* _YOUR OBJECTIVE_:
Make an exact copy of all the data.

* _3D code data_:

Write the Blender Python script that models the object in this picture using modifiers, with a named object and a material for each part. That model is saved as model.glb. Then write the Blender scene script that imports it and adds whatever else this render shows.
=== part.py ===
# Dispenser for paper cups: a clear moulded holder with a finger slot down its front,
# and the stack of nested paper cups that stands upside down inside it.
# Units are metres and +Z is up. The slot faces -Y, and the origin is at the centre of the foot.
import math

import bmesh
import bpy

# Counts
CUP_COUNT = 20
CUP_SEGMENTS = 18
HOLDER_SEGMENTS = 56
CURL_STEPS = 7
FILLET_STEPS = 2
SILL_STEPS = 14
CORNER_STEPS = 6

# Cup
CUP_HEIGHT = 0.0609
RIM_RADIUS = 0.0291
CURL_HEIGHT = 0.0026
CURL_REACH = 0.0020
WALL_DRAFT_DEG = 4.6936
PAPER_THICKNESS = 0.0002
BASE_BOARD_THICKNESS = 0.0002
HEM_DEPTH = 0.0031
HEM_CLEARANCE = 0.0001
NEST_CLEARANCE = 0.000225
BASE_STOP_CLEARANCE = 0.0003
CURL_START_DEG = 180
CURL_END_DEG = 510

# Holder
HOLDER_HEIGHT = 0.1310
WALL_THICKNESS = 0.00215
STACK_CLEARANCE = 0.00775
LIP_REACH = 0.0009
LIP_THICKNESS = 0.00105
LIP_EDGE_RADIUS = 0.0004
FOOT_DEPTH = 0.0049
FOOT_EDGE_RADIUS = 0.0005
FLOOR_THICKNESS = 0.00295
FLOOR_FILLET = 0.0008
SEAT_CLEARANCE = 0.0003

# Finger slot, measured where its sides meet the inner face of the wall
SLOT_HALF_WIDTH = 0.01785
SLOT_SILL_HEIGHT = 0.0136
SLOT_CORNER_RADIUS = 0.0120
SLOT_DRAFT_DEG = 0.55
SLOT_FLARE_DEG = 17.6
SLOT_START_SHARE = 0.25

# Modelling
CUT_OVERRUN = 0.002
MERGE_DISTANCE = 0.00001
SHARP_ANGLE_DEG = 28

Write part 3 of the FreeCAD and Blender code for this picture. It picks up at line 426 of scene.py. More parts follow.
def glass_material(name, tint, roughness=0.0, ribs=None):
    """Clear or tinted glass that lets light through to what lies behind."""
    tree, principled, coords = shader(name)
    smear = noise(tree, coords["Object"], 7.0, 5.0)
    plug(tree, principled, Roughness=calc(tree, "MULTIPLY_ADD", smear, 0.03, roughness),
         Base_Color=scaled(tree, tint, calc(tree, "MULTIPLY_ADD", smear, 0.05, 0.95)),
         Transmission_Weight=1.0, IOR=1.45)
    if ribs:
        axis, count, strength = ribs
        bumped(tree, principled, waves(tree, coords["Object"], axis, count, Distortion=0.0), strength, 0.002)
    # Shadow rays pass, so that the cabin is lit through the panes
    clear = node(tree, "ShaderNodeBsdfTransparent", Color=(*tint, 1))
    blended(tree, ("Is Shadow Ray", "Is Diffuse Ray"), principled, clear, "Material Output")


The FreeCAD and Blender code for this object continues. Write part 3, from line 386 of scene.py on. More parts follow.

* _ANSWER TO THIS EXERCISE_:
Write the Blender Python script that models the object in this picture using modifiers, with a named object and a material for each part. That model is saved as model.glb. Then write the Blender scene script that imports it and adds whatever else this render shows.
=== part.py ===
# Dispenser for paper cups: a clear moulded holder with a finger slot down its front,
# and the stack of nested paper cups that stands upside down inside it.
# Units are metres and +Z is up. The slot faces -Y, and the origin is at the centre of the foot.
import math

import bmesh
import bpy

# Counts
CUP_COUNT = 20
CUP_SEGMENTS = 18
HOLDER_SEGMENTS = 56
CURL_STEPS = 7
FILLET_STEPS = 2
SILL_STEPS = 14
CORNER_STEPS = 6

# Cup
CUP_HEIGHT = 0.0609
RIM_RADIUS = 0.0291
CURL_HEIGHT = 0.0026
CURL_REACH = 0.0020
WALL_DRAFT_DEG = 4.6936
PAPER_THICKNESS = 0.0002
BASE_BOARD_THICKNESS = 0.0002
HEM_DEPTH = 0.0031
HEM_CLEARANCE = 0.0001
NEST_CLEARANCE = 0.000225
BASE_STOP_CLEARANCE = 0.0003
CURL_START_DEG = 180
CURL_END_DEG = 510

# Holder
HOLDER_HEIGHT = 0.1310
WALL_THICKNESS = 0.00215
STACK_CLEARANCE = 0.00775
LIP_REACH = 0.0009
LIP_THICKNESS = 0.00105
LIP_EDGE_RADIUS = 0.0004
FOOT_DEPTH = 0.0049
FOOT_EDGE_RADIUS = 0.0005
FLOOR_THICKNESS = 0.00295
FLOOR_FILLET = 0.0008
SEAT_CLEARANCE = 0.0003

# Finger slot, measured where its sides meet the inner face of the wall
SLOT_HALF_WIDTH = 0.01785
SLOT_SILL_HEIGHT = 0.0136
SLOT_CORNER_RADIUS = 0.0120
SLOT_DRAFT_DEG = 0.55
SLOT_FLARE_DEG = 17.6
SLOT_START_SHARE = 0.25

# Modelling
CUT_OVERRUN = 0.002
MERGE_DISTANCE = 0.00001
SHARP_ANGLE_DEG = 28

Write part 3 of the FreeCAD and Blender code for this picture. It picks up at line 426 of scene.py. More parts follow.
def glass_material(name, tint, roughness=0.0, ribs=None):
    """Clear or tinted glass that lets light through to what lies behind."""
    tree, principled, coords = shader(name)
    smear = noise(tree, coords["Object"], 7.0, 5.0)
    plug(tree, principled, Roughness=calc(tree, "MULTIPLY_ADD", smear, 0.03, roughness),
         Base_Color=scaled(tree, tint, calc(tree, "MULTIPLY_ADD", smear, 0.05, 0.95)),
         Transmission_Weight=1.0, IOR=1.45)
    if ribs:
        axis, count, strength = ribs
        bumped(tree, principled, waves(tree, coords["Object"], axis, count, Distortion=0.0), strength, 0.002)
    # Shadow rays pass, so that the cabin is lit through the panes
    clear = node(tree, "ShaderNodeBsdfTransparent", Color=(*tint, 1))
    blended(tree, ("Is Shadow Ray", "Is Diffuse Ray"), principled, clear, "Material Output")


The FreeCAD and Blender code for this object continues. Write part 3, from line 386 of scene.py on. More parts follow.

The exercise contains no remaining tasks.